Directive: Write out all of the lines below, exactly and completely.

Given material:
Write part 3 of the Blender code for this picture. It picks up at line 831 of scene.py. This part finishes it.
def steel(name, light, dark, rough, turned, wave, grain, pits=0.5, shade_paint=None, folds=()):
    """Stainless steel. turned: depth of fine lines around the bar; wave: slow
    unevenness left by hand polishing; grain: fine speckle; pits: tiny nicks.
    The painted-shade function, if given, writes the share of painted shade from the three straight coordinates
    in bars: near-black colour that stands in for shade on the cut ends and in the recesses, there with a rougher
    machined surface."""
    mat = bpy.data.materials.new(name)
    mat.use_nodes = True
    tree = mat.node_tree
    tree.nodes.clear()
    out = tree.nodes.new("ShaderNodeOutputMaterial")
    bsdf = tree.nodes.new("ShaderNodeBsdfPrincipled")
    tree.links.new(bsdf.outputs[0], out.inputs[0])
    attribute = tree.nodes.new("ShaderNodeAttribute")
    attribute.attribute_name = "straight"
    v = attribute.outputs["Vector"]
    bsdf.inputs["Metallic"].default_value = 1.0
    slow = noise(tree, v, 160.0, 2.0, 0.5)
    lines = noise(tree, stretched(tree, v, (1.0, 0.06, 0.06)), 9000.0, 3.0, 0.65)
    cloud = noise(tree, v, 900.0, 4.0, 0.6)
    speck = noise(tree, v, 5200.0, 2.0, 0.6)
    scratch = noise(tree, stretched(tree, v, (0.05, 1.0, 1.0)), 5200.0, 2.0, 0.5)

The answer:
Write part 3 of the Blender code for this picture. It picks up at line 831 of scene.py. This part finishes it.
def steel(name, light, dark, rough, turned, wave, grain, pits=0.5, shade_paint=None, folds=()):
    """Stainless steel. turned: depth of fine lines around the bar; wave: slow
    unevenness left by hand polishing; grain: fine speckle; pits: tiny nicks.
    The painted-shade function, if given, writes the share of painted shade from the three straight coordinates
    in bars: near-black colour that stands in for shade on the cut ends and in the recesses, there with a rougher
    machined surface."""
    mat = bpy.data.materials.new(name)
    mat.use_nodes = True
    tree = mat.node_tree
    tree.nodes.clear()
    out = tree.nodes.new("ShaderNodeOutputMaterial")
    bsdf = tree.nodes.new("ShaderNodeBsdfPrincipled")
    tree.links.new(bsdf.outputs[0], out.inputs[0])
    attribute = tree.nodes.new("ShaderNodeAttribute")
    attribute.attribute_name = "straight"
    v = attribute.outputs["Vector"]
    bsdf.inputs["Metallic"].default_value = 1.0
    slow = noise(tree, v, 160.0, 2.0, 0.5)
    lines = noise(tree, stretched(tree, v, (1.0, 0.06, 0.06)), 9000.0, 3.0, 0.65)
    cloud = noise(tree, v, 900.0, 4.0, 0.6)
    speck = noise(tree, v, 5200.0, 2.0, 0.6)
    scratch = noise(tree, stretched(tree, v, (0.05, 1.0, 1.0)), 5200.0, 2.0, 0.5)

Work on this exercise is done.